Parent Resources

Talking with Your Teen: Giving Them Tools

See Through Their Eyes. Reassure your child that while friends will sometimes hassle him/her for not going along, many times they won’t. Either way, the most important thing is for her/him to make her/his own decisions.

Adolescents also tend to overestimate how many people are actually involved in risky behaviors. For example, adolescents in a recent survey said they thought that more than 50% of teens smoke; the actual number is closer to 25%. Make sure your child knows that the large majority of both teens and adults simply DO NOT smoke.

Set Boundaries. Your expectations must be crystal clear.

Your rules must also be crystal clear, whether for negative behaviors such as smoking, drinking, drugs, sex, or for privileges such as driving and curfews. Involve your child in setting some boundaries and rules (curfews, for example), but always make it clear that YOU have the final say. Make sure your child and you both understand that the consequences for breaking rules will be enforced.

Know Your Child’s Friends. Make friends feel welcome in your home – when you are there. If they are comfortable, they will spend more time at your home and less time in unsupervised places.

Pay attention to how the kids interact with you and with each other.
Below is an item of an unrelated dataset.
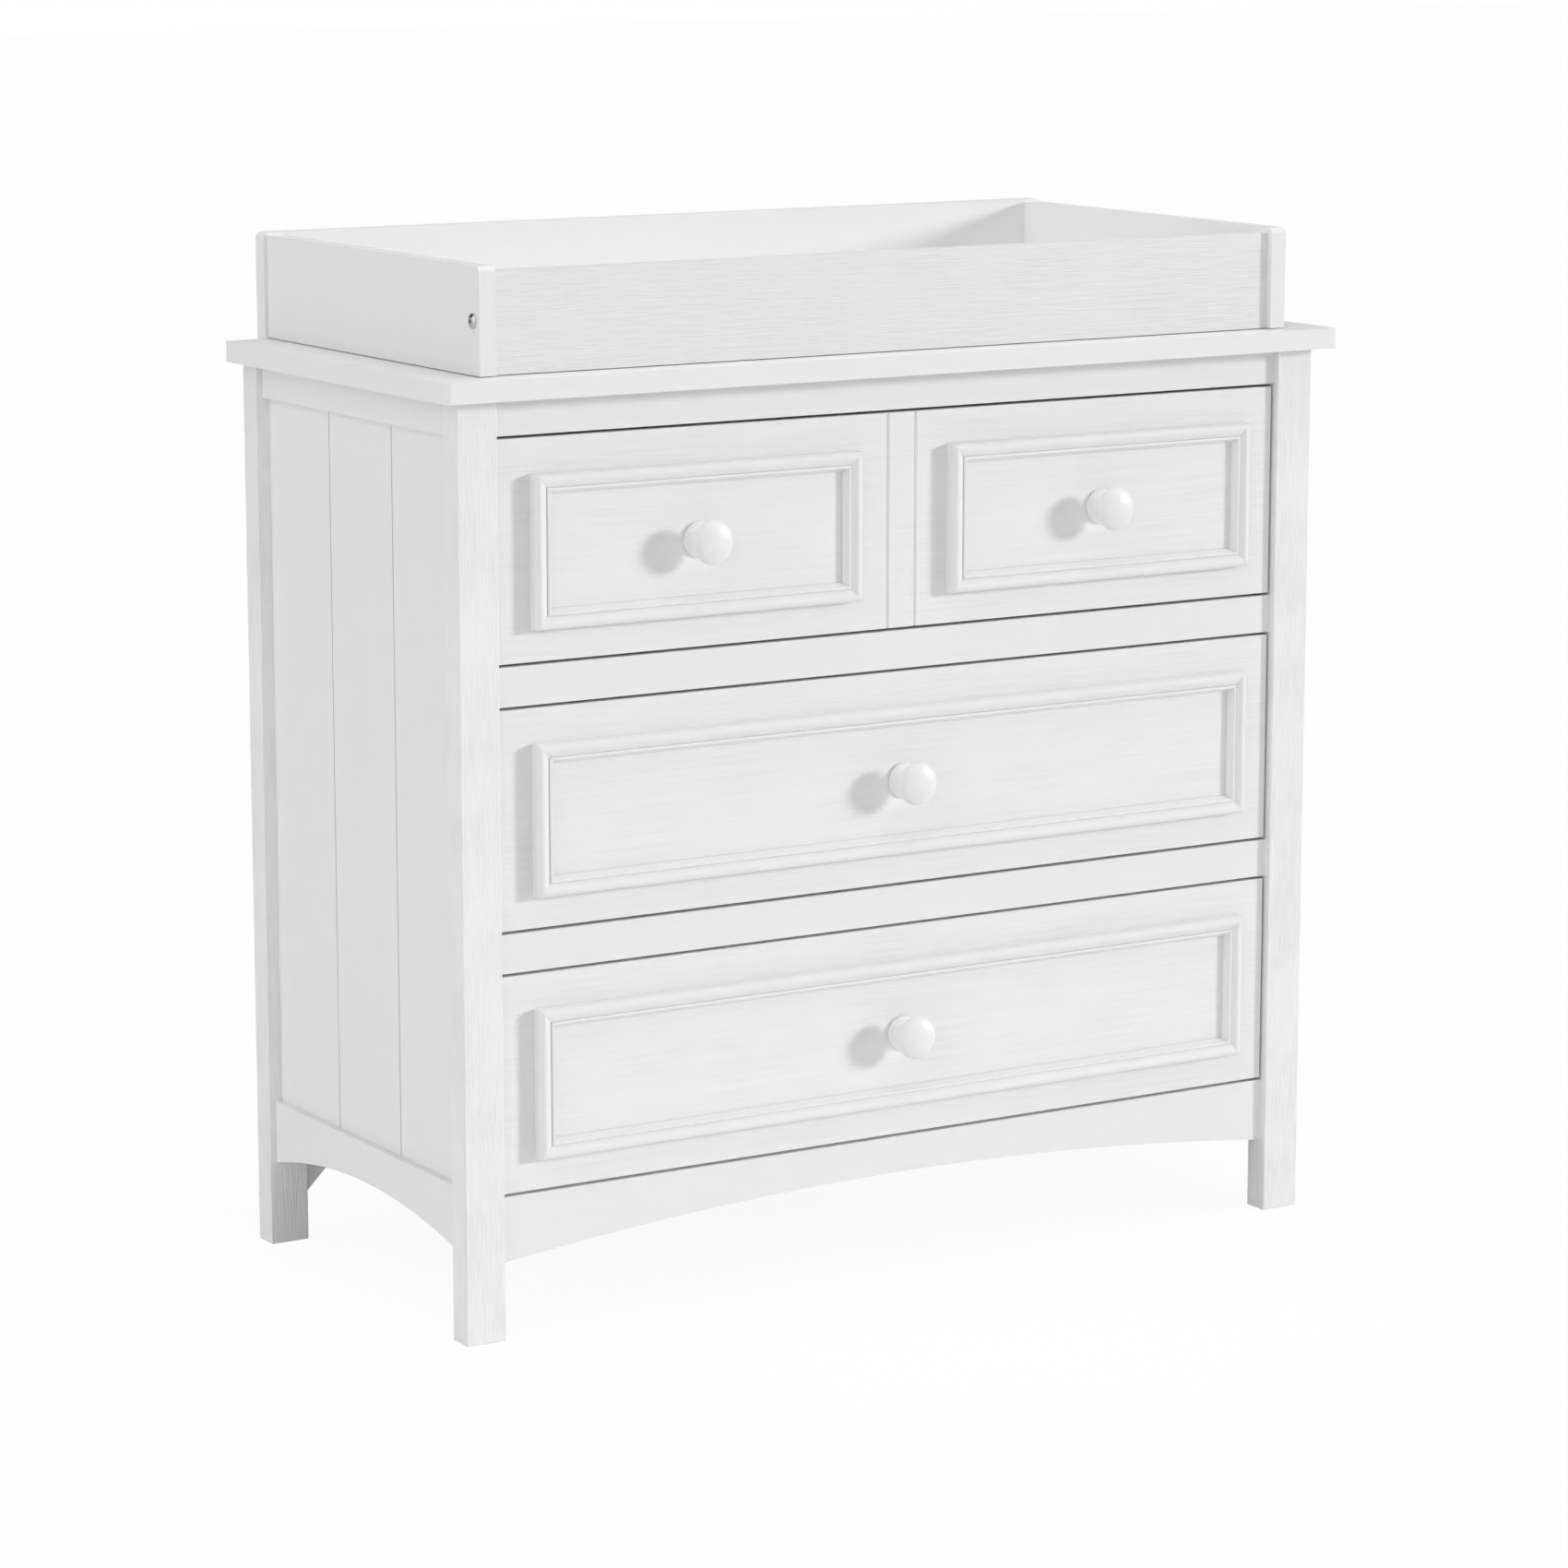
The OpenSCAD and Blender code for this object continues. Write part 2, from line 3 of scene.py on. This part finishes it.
import bmesh
import bpy
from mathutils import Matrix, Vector

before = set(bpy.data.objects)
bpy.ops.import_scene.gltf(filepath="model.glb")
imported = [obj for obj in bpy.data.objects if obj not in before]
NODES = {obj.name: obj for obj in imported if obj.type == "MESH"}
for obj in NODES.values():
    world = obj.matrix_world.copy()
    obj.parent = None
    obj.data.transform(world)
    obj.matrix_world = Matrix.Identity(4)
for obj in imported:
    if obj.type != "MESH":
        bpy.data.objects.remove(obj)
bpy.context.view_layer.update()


# ---------- The nodes, in groups ----------

def each(words, ending):
    return tuple(word + ending for word in words)


DRAWERS = ("top", "middle", "bottom")
SIDES = ("left", "right")

LEGS = ("front_left_leg", "front_right_leg", "rear_left_leg", "rear_right_leg")
FRONT_RAILS = ("front_top_rail", "upper_divider_rail", "lower_divider_rail", "front_apron")
SIDE_RAILS = each(SIDES, "_upper_side_rail") + each(SIDES, "_lower_side_rail")
SIDE_PANELS = each(SIDES, "_side_panel")
TRAY_SIDES = ("tray_left_board", "tray_right_board")
DRAWER_FRONTS = each(DRAWERS, "_drawer_front")
MOULDINGS = each(DRAWERS, "_drawer_moulding")
KNOBS = ("top_drawer_knobs", "middle_drawer_knob", "bottom_drawer_knob")
KNOB_SCREWS = ("top_drawer_knob_screws", "middle_drawer_knob_screw", "bottom_drawer_knob_screw")


# ---------- Edges ----------

SAME_POINT = 0.00001
SHARP_EDGE = math.radians(35)


def ease(names, width, segments=3):
    """Rounds the edges of CAD boards a little, as sanding and paint do."""
    for name in names:
        obj = NODES[name]
        weld = obj.modifiers.new("weld", "WELD")
        weld.merge_threshold = SAME_POINT
        bevel = obj.modifiers.new("ease", "BEVEL")
        bevel.width = width
        bevel.segments = segments
        bevel.limit_method = "ANGLE"
        bevel.angle_limit = SHARP_EDGE
        bevel.use_clamp_overlap = True
        normals = obj.modifiers.new("normals", "WEIGHTED_NORMAL")
        normals.keep_sharp = False


ease(("top_panel",), 0.0018)
ease(LEGS, 0.0012)
ease(TRAY_SIDES + ("tray_front_board", "tray_back_board"), 0.0015)
ease(FRONT_RAILS + DRAWER_FRONTS, 0.0004)
ease(MOULDINGS + SIDE_PANELS, 0.0003, segments=2)
ease(SIDE_RAILS + ("rear_bottom_rail", "rear_gussets"), 0.0008)


# ---------- Materials ----------

AXES = {"x": 0, "y": 1, "z": 2}


def grain_scale(along, across_scale, along_scale):
    """Noise scales for lines that run along one axis."""
    scale = [across_scale] * 3
    scale[AXES[along]] = along_scale
    return scale


def darker(colour, share):
    return tuple(c * share for c in colour)


class Shader:
    """A small helper for building node materials. Lengths in it are in metres."""

    def __init__(self, name, roughness, specular=0.5, metallic=0.0):
        self.mat = bpy.data.materials.new(name)
        self.mat.use_nodes = True
        self.tree = self.mat.node_tree
        self.bsdf = self.tree.nodes["Principled BSDF"]
        self.bsdf.inputs["Roughness"].default_value = roughness
        self.bsdf.inputs["Specular IOR Level"].default_value = specular
        self.bsdf.inputs["Metallic"].default_value = metallic

    def node(self, kind, operation=None, **inputs):
        n = self.tree.nodes.new(kind)
        if operation:
            n.operation = operation
        for key, value in inputs.items():
            n.inputs[key].default_value = value
        return n

    def link(self, a, b):
        self.tree.links.new(a, b)

    def set(self, key, socket):
        self.link(socket, self.bsdf.inputs[key])

    def scaled(self, vector, scale):
        mapping = self.node("ShaderNodeMapping", Scale=scale)
        self.link(vector, mapping.inputs["Vector"])
        return mapping.outputs["Vector"]

    def coords(self, scale=(1, 1, 1)):
        """The node's own coordinates, which are the frame's at rest, scaled."""
        return self.scaled(self.node("ShaderNodeTexCoord").outputs["Object"], scale)

    def bend(self, vector, along, amount):
        """Shifts a vector sideways by slow noise, so that long grain lines wander."""
        slow = self.node("ShaderNodeTexNoise", Scale=1.0, Detail=2.0)
        self.link(self.scaled(vector, grain_scale(along, 18.0, 5.0)), slow.inputs["Vector"])
        shift = self.node("ShaderNodeVectorMath", "SCALE", Scale=amount)
        self.link(slow.outputs["Color"], shift.inputs[0])
        total = self.node("ShaderNodeVectorMath", "ADD")
        self.link(vector, total.inputs[0])
        self.link(shift.outputs["Vector"], total.inputs[1])
        return total.outputs["Vector"]

    def noise(self, vector, scale=1.0, detail=4.0, rough=0.55, distortion=0.0):
        n = self.node("ShaderNodeTexNoise", Scale=scale, Detail=detail, Roughness=rough,
                      Distortion=distortion)
        self.link(vector, n.inputs["Vector"])
        return n.outputs["Fac"]

    def ramp(self, fac, low, high):
        """Blends between two stops, each a position and a grey or a colour."""
        n = self.node("ShaderNodeValToRGB")
        for element, (position, value) in zip(n.color_ramp.elements, (low, high)):
            element.position = position
            element.color = (*value, 1) if isinstance(value, tuple) else (value, value, value, 1)
        self.link(fac, n.inputs["Fac"])
        return n.outputs["Color"]

    def math(self, operation, a, b):
        n = self.node("ShaderNodeMath", operation)
        for socket, value in zip(n.inputs, (a, b)):
            if isinstance(value, (int, float)):
                socket.default_value = value
            else:
                self.link(value, socket)
        return n.outputs[0]

    def bump(self, height, depth, strength=1.0):
        n = self.node("ShaderNodeBump", Distance=depth, Strength=strength)
        self.link(height, n.inputs["Height"])
        self.set("Normal", n.outputs["Normal"])


def painted_wood(name, along, colour, line, length, depth, tint, patchy):
    """White paint over wood whose grain still shows, running along one axis.

    line and length are the usual width and length of a grain line, and depth is how deep
    the lines are. tint is how much darker the paint looks in them, and patchy is how much
    fainter the grain gets where it fades.
    """
    s = Shader(name, roughness=0.42, specular=0.4)
    bent = s.bend(s.coords(), along, 0.010)
    fine = s.noise(s.scaled(bent, grain_scale(along, 1 / line, 1 / length)), detail=3.0,
                   rough=0.6)
    broad = s.noise(s.scaled(bent, grain_scale(along, 0.2 / line, 0.2 / length)), detail=3.0)
    patches = s.noise(s.coords(), scale=14.0, detail=2.0)
    pores = s.ramp(fine, (0.36, 0.0), (0.60, 1.0))
    fade = s.ramp(patches, (0.30, 1 - patchy), (0.62, 1.0))
    sunk = s.math("MULTIPLY", s.math("SUBTRACT", 1.0, pores), fade)
    height = s.math("SUBTRACT", s.math("MULTIPLY", broad, 0.2), sunk)
    s.set("Base Color", s.ramp(sunk, (0.0, colour), (1.0, darker(colour, 1 - tint))))
    s.bump(height, depth)
    return s.mat


def smooth_paint(name, colour):
    """Sprayed paint with a faint orange peel."""
    s = Shader(name, roughness=0.36, specular=0.45)
    peel = s.noise(s.coords(), scale=650.0, detail=3.0)
    s.set("Base Color", s.ramp(peel, (0.3, darker(colour, 0.985)), (0.6, colour)))
    s.bump(peel, 0.00006, strength=0.4)
    return s.mat


def bare_wood(name, along, light, dark):
    """Unpainted wood, with its grain along one axis."""
    s = Shader(name, roughness=0.55)
    lines = s.noise(s.coords(grain_scale(along, 260, 5)), detail=6.0, rough=0.6, distortion=1.2)
    s.set("Base Color", s.ramp(lines, (0.32, dark), (0.62, light)))
    s.bump(lines, 0.0002, strength=0.4)
    return s.mat


def thin_board(name, colour):
    """Fibreboard with a faint mottle."""
    s = Shader(name, roughness=0.5)
    mottle = s.noise(s.coords(), scale=90.0, detail=5.0)
    s.set("Base Color", s.ramp(mottle, (0.35, darker(colour, 0.96)), (0.65, colour)))
    s.bump(mottle, 0.0002, strength=0.25)
    return s.mat


def metal(name, colour, roughness, along=None):
    """Plated metal, brushed along one axis or evenly grained."""
    s = Shader(name, roughness=roughness, metallic=1.0)
    scale = grain_scale(along, 1500, 20) if along else (900, 900, 900)
    scratch = s.noise(s.coords(scale), detail=3.0)
    s.set("Base Color", s.ramp(scratch, (0.3, darker(colour, 0.9)), (0.7, colour)))
    s.set("Roughness", s.ramp(scratch, (0.3, roughness * 1.2), (0.7, roughness * 0.85)))
    s.bump(scratch, 0.00005, strength=0.3)
    return s.mat


def give(material, *names):
    for name in names:
        mesh = NODES[name].data
        mesh.materials.clear()
        mesh.materials.append(material)


WHITE = (0.80, 0.80, 0.80)
SMOOTH_GRAIN = {"line": 0.0035, "length": 0.200, "depth": 0.00004, "tint": 0.010, "patchy": 0.8}

give(painted_wood("leg_paint", "z", (0.84, 0.84, 0.84), line=0.0013, length=0.030,
                  depth=0.00026, tint=0.065, patchy=0.6), *LEGS)
# The tray front board's paint is darker than the other white parts. That is painted shade, for
# the lesser light that reaches it, set back between the side boards. Its stronger grain is the
# board's own.
give(painted_wood("tray_paint", "x", (0.775, 0.775, 0.78), line=0.0018, length=0.050,
                  depth=0.00024, tint=0.05, patchy=0.6), "tray_front_board")
give(painted_wood("side_paint", "z", WHITE, **SMOOTH_GRAIN), "rear_gussets", *SIDE_PANELS)
give(painted_wood("front_paint", "x", (0.81, 0.81, 0.81), line=0.0036, length=0.150,
                  depth=0.00016, tint=0.035, patchy=0.8), *DRAWER_FRONTS)
give(painted_wood("panel_paint_x", "x", WHITE, **SMOOTH_GRAIN), "top_panel", *FRONT_RAILS,
     "rear_top_rail", "rear_bottom_rail", "tray_back_board")
give(painted_wood("panel_paint_y", "y", WHITE, **SMOOTH_GRAIN), *SIDE_RAILS, *TRAY_SIDES)
give(smooth_paint("smooth_paint", WHITE), *KNOBS, *MOULDINGS)

PINE = {"light": (0.72, 0.57, 0.38), "dark": (0.60, 0.44, 0.27)}
give(bare_wood("box_wood_y", "y", **PINE), *each(DRAWERS, "_drawer_sides"),
     *each(SIDES, "_slide_battens"))
give(bare_wood("box_wood_x", "x", **PINE), *each(DRAWERS, "_drawer_back"))
give(thin_board("white_board", (0.74, 0.73, 0.70)), "back_panel",
     *each(DRAWERS, "_drawer_bottom"))

give(metal("zinc_plate", (0.62, 0.63, 0.65), 0.38, "y"), "cabinet_slides",
     *each(DRAWERS, "_slide_middles"), *each(DRAWERS, "_drawer_slides"))
give(metal("nickel_plate", (0.60, 0.59, 0.57), 0.3), "cam_locks", "top_brackets",
     "bracket_screws", "tray_bolts", "tray_barrel_nuts", "tray_screws", *KNOB_SCREWS)


# ---------- Floor, light and camera ----------

def add(name, data):
    obj = bpy.data.objects.new(name, data)
    bpy.context.scene.collection.objects.link(obj)
    return obj


def floor(size, steps, glow_share):
    """A white floor that the camera sees mostly as plain white, with faint shadows."""
    bm = bmesh.new()
    for i in range(steps + 1):
        for j in range(steps + 1):
            bm.verts.new((size * (i / steps - 0.5), size * (j / steps - 0.5), 0))
    bm.verts.ensure_lookup_table()
    for i in range(steps):
        for j in range(steps):
            a = i * (steps + 1) + j
            bm.faces.new([bm.verts[k] for k in (a, a + steps + 1, a + steps + 2, a + 1)])
    mesh = bpy.data.meshes.new("floor")
    bm.to_mesh(mesh)
    bm.free()
    s = Shader("floor_white", roughness=0.9, specular=0.1)
    s.bsdf.inputs["Base Color"].default_value = (0.95, 0.95, 0.95, 1)
    glow = s.node("ShaderNodeEmission")
    path = s.node("ShaderNodeLightPath")
    mix = s.node("ShaderNodeMixShader")
    s.link(s.math("MULTIPLY", path.outputs["Is Camera Ray"], glow_share), mix.inputs["Fac"])
    s.link(s.bsdf.outputs["BSDF"], mix.inputs[1])
    s.link(glow.outputs["Emission"], mix.inputs[2])
    s.link(mix.outputs["Shader"], s.tree.nodes["Material Output"].inputs["Surface"])
    mesh.materials.append(s.mat)
    add("floor", mesh)


def white_surround():
    """A world that is plain white behind the object and gives no light."""
    world = bpy.data.worlds.new("studio")
    world.use_nodes = True
    tree = world.node_tree
    dark = tree.nodes["Background"]
    dark.inputs["Color"].default_value = (1, 1, 1, 1)
    dark.inputs["Strength"].default_value = 0.0
    seen = tree.nodes.new("ShaderNodeBackground")
    seen.inputs["Color"].default_value = (1, 1, 1, 1)
    seen.inputs["Strength"].default_value = 1.0
    path = tree.nodes.new("ShaderNodeLightPath")
    mix = tree.nodes.new("ShaderNodeMixShader")
    tree.links.new(path.outputs["Is Camera Ray"], mix.inputs["Fac"])
    tree.links.new(dark.outputs["Background"], mix.inputs[1])
    tree.links.new(seen.outputs["Background"], mix.inputs[2])
    tree.links.new(mix.outputs["Shader"], tree.nodes["World Output"].inputs["Surface"])
    bpy.context.scene.world = world


def far_light(name, azimuth, height, spread, power):
    """A distant soft light, in degrees. Azimuth 0 is straight in front, 90 is the right."""
    light = bpy.data.lights.new(name, "SUN")
    light.energy = power
    light.angle = math.radians(spread)
    a, e = math.radians(azimuth), math.radians(height)
    towards = Vector((math.sin(a) * math.cos(e), -math.cos(a) * math.cos(e), math.sin(e)))
    add(name, light).rotation_euler = towards.to_track_quat("Z", "Y").to_euler()


def softbox(name, centre, width, depth, power):
    """A soft light facing down, which the camera doesn't see."""
    light = bpy.data.lights.new(name, "AREA")
    light.shape = "RECTANGLE"
    light.size, light.size_y = width, depth
    light.energy = power
    obj = add(name, light)
    obj.location = centre
    obj.visible_camera = False


floor(size=60.0, steps=12, glow_share=0.93)
white_surround()
far_light("key", azimuth=57, height=12, spread=10, power=1.85)
far_light("left", azimuth=-75, height=20, spread=90, power=2.20)
far_light("front_high", azimuth=20, height=45, spread=50, power=0.37)
far_light("right_high", azimuth=60, height=50, spread=50, power=0.15)
far_light("back", azimuth=150, height=30, spread=50, power=0.30)
far_light("top", azimuth=0, height=88, spread=40, power=0.90)
softbox("over_tray", centre=(0, 0, 1.83), width=1.0, depth=0.5, power=2.5)
bpy.context.scene.view_settings.view_transform = "Standard"

CAMERA_YAW, CAMERA_PITCH = math.radians(31.56), math.radians(10.53)
camera = add("camera", bpy.data.cameras.new("camera"))
camera.data.sensor_width = 36.0
camera.data.lens = 116.62
camera.data.clip_end = 200
camera.location = (-2.6063, -4.2372, 1.3763)
camera.rotation_euler = (math.radians(90) - CAMERA_PITCH, 0, -CAMERA_YAW)
bpy.context.scene.camera = camera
Are the relationships equal and respectful? Do your kids hold their own when they are joking or goofing around, or do they seem to be easily influenced by what their friends say to them? 

When alone with your child, point out positive qualities of the friends as well as the negative ones, in an objective manner. Make sure you clearly state that you do not approve of certain behaviors of a friend; don’t just say you don’t like the friend.

Reward your child for making good choices in friends by occasionally extending curfew, or by having a pizza party at your home.

Know the friends’ families as well. Always try to meet the parents.

If your child is invited to a party, make sure to call the parents and ask what is planned. Do NOT be afraid to call, or be intimidated. This is your precious child!

You have EVERY RIGHT to know in what activities your child is involved. You may find that the parents were planning an evening out and did not even know their child had planned a party! You may be saving several teens from a dangerous evening…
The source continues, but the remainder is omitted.